Running the PyTorch experiments

  1. Prepare a Python environment with PyTorch, NumPy and pandas installed.
  2. Start Jupyter and open the notebooks in final_code/PyTorch/ (e.g. pytorch_LSTM_DoS_seq.ipynb, pytorch_LSTM_Fuzzy_seq.ipynb).
  3. Follow the notebook instructions to load data, train the LSTM models and inspect the saved results under model&results/.

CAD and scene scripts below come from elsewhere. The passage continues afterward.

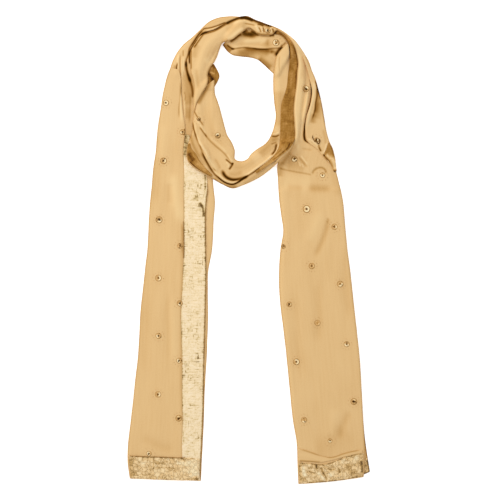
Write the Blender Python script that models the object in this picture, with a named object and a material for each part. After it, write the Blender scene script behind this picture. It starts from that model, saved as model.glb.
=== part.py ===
"""A long stole of sheer cloth with a metallic border, folded lengthwise, looped once and laid flat.

The tables are in millimetres and the meshes in metres. +Z is up, +X is to the right of the laid
stole, and +Y runs from its hanging ends towards the neck loop. The origin is at the middle of the
outline, on the surface that the stole lies on.

Each stretch that shows is one rounded solid for its stack of folded plies. It is a loft through
rows of sections, and its underside rests on the stretches laid before it.
"""

from collections import namedtuple

import bpy
import numpy as np

# Driving dimensions, in millimetres.
PLY_STACK = 2.0          # a tail's upper or lower plies, pressed flat
BORDER_STACK = 1.5       # border tissue with the cloth behind it
LOOP_STACK = 7.0         # bunched plies round the neck loop
CLEARANCE = 0.35         # space left between a piece and what it lies on
SEAM = 0.3               # half of the space between pieces that meet side by side
THINNEST = 0.9           # no wall is thinner than this
EDGE_SHARE = 0.35        # height of a side edge, as a share of the stack
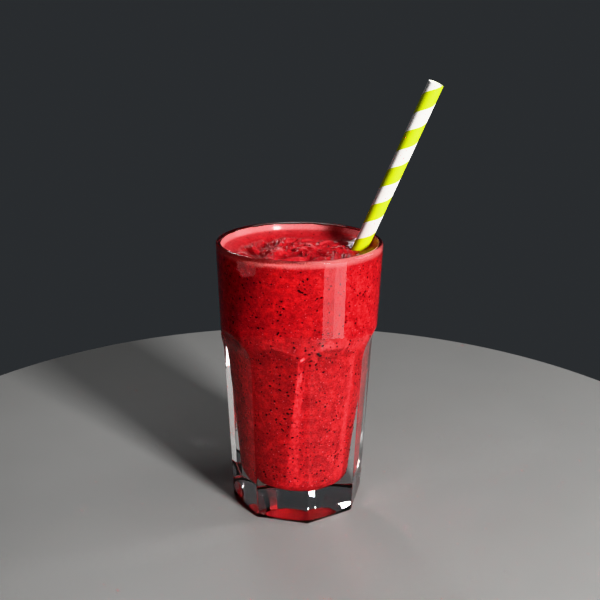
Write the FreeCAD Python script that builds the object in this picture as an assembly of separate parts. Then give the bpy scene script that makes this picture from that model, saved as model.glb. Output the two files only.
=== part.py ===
import FreeCAD, Part
import math
import os

# A strawberry smoothie in a pressed glass tumbler, with a striped paper straw standing in it.
# Millimetres, +Z up. The origin is the middle of the glass's foot, on the surface it stands on.
# The front is -Y and +X is to the right; an azimuth is measured from the front, towards +X.

# Glass: a round, slightly tapered body, cut below by flat panels that end in arches.
glass_height = 143.5
rim_radius = 42.5             # outside, just under the lip
lip_wall = 2.8                # the lip is a full round of this thickness
body_taper = 0.037            # outside radius lost for each millimetre down

# Panels: flat facets that narrow downwards and flare out into the round body at the top.
panel_count = 8
panel_turn = 8.85             # azimuth of the first ridge between two panels, degrees
foot_corner_radius = 35.25    # from the axis to a corner of the foot
ridge_taper = 0.0485          # corner radius gained for each millimetre up
flare_start = 85.5            # height where a flat panel begins to curve outwards
flare_radius = 30.0
foot_rounding = 1.3           # rounded edge round the foot
cutter_margin = 3.0           # how far a panel cutter runs past the body

# Underside: a shallow dome, so that the glass stands on a ring.
recess_radius = 28.5
recess_depth = 1.2

# Cavity: round and smooth, in a thick base and wall.
floor_height = 13.2
floor_radius = 20.0           # where the wall would meet the floor without its rounding
floor_rounding = 6.0
wall_lean = 6.6               # lean of the cavity wall at its foot, degrees; it opens further upwards

# Drink: it climbs a little at the wall, dips inside that, and stands in a soft swirl in the middle.
fill_gap = 4.0                # below the top of the lip, at the wall
climb_width = 5.0             # breadth of the slope at the wall
dip_depth = 3.2
swirl_radius = 33.0
swirl_rise = 2.0              # of the middle, above the dip
swirl_arms = 3
swirl_turn = 1.3              # turns that an arm makes from the middle to the edge
ridge_height = 0.9            # of an arm, above and below the mean
ripple_count = 7              # small waves round the middle
ripple_height = 0.35
surface_steps = 40            # grid that the drink's top is drawn through

# Straw: it leans on nothing but the drink, from low at the back to high at the right.
straw_diameter = 7.7
straw_wall = 0.45
entry_azimuth = 104.7         # where its axis passes the drink's level at the wall
entry_gap = 1.5               # from the cavity wall, at that level
end_height = 54.0             # of its lower end
end_azimuth = 183.5
end_gap = 0.6                 # from the cavity wall, at the lower end
straw_length = 182.0

panel_angle = math.radians(360.0 / panel_count)
drink_level = glass_height - fill_gap
lip_radius = lip_wall / 2
lip_foot = glass_height - lip_radius
inner_rim_radius = rim_radius - lip_wall


def polar(azimuth, radius, height):
    """A point at an azimuth in degrees from the front."""
    angle = math.radians(azimuth)
    return FreeCAD.Vector(radius * math.sin(angle), -radius * math.cos(angle), height)


def line(a, b):
    return Part.LineSegment(a, b).toShape()


def arc(a, middle, b):
    return Part.Arc(a, middle, b).toShape()


def parabola(a, knee, b):
    """From a to b; the knee is where the tangents at its two ends cross."""
    curve = Part.BezierCurve()
    curve.setPoles([a, knee, b])
    return curve.toShape()


def flat(radius, height):
    """A point of a profile, in the plane that is turned or extruded."""
    return FreeCAD.Vector(radius, 0, height)


def revolved(edges):
    face = Part.Face(Part.Wire(Part.sortEdges(edges)[0]))
    return face.revolve(FreeCAD.Vector(), FreeCAD.Vector(0, 0, 1), 360)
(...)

Running the MATLAB experiments

  1. Open MATLAB and add the relevant folder (final_code/Matlab/ or matlab/) to your MATLAB path.
  2. Open one of the live scripts such as LSTM_NIDS.mlx, NIDS_DoS.mlx or NIDS_Attention.mlx.
  3. Run the script sections in order to prepare the data, train the networks and generate the provided plots.

Project status

This repository reflects a completed student project and accompanying report. The code is primarily intended for research, study and reproduction of the original experiments. It may require minor adaptation (paths, library versions, dataset locations) to run in a new environment.

Dataset reference

This work makes extensive use of the "can-train-and-test: A curated CAN dataset for automotive intrusion detection" dataset.

If you use this repository in your own research or publications, please also cite the original dataset paper:

  • Brooke Lampe and Weizhi Meng, "can-train-and-test: A curated CAN dataset for automotive intrusion detection".